Here (a, b)R(c,d) ⇒ a + d = b + c on A x A, where A = {1, 2,3,...,10} .

Reflexivity: Let (a, b) be an arbitrary element of A x A. Then, (a,b) ∈ A x A `forall` a, b ∈ A.

So, a + b = b + a

⇒ (a,b) R (a,b).

Thus, (a,b) R (a,b) `forall` (a,b) ∈ A x A.

Hence R is reflexive.

Symmetry: Let (a,b), (c,d) ∈ A x A be such that (a,b) R (c,d).

Then, a + d = b + c

⇒ c + b = d + a

⇒ (c,d ) R (a,b).

Thus, (a,b) R (c,d)

⇒ (c,d) R (a,b) `forall` (a,b), (c,d) ∈ A x A.

Hence R is symmetric.

Transitivity: Let (a,b),(c,d),(e,f) ∈ A x A be such that (a,b) R (c,d) R (e,f).

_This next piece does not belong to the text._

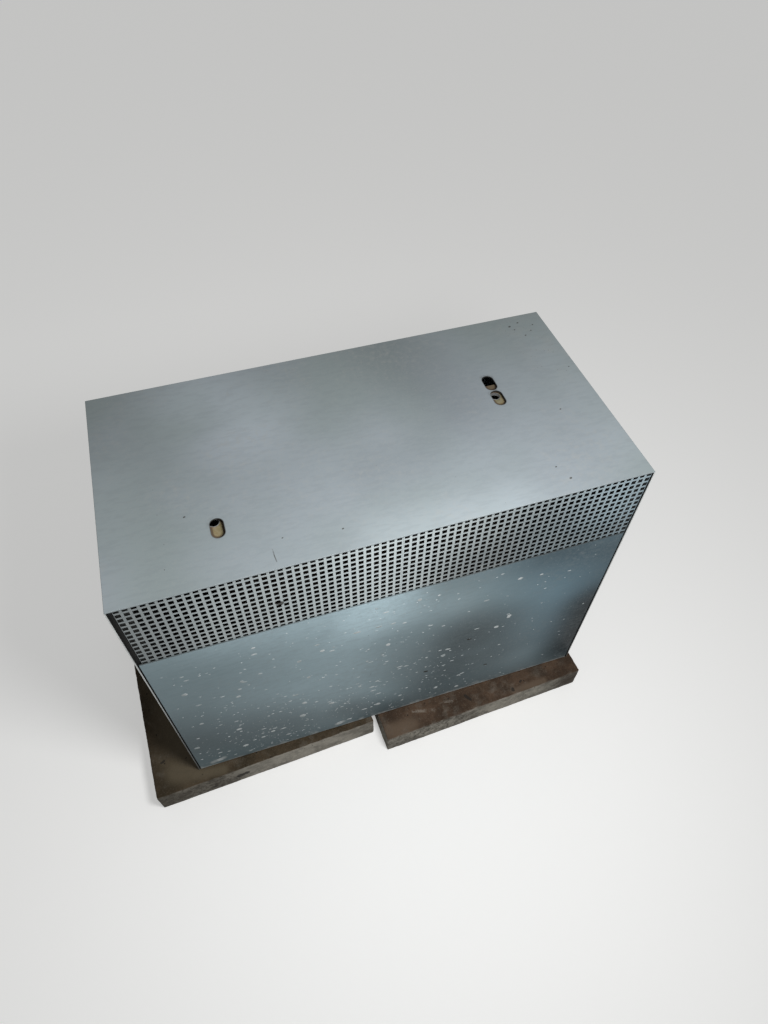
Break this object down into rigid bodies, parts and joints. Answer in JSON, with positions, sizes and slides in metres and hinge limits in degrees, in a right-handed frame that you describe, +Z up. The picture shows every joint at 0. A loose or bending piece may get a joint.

Then, a + d = b + c and c + f = d + e

⇒ (a+d) + (c+f)

= (b + c) + (d+e)

⇒ a + f = b + e

⇒ (a, b) R (e,f).

That is (a,b) R (c,d) and (c,d) R (e,f)

⇒ (a,b) R (e,f) `forall` (a,b), (c,d), (e,f) ∈ A x A.

Hence R is transitive.

Since R is reflexive, symmetric and transitive so, R is an equivalence relation as well.

For the equivalence class of [(3, 4)], we need to find (a,b) s.t. (a,b) R (3,4)

⇒ a + 4 = b + 3

⇒ b - a = 1.

So, [(3,4)] = {(1,2),(2,3),(3,4),(4,5),(5,6),(6,7),(7,8),(8,9),(9,10)}.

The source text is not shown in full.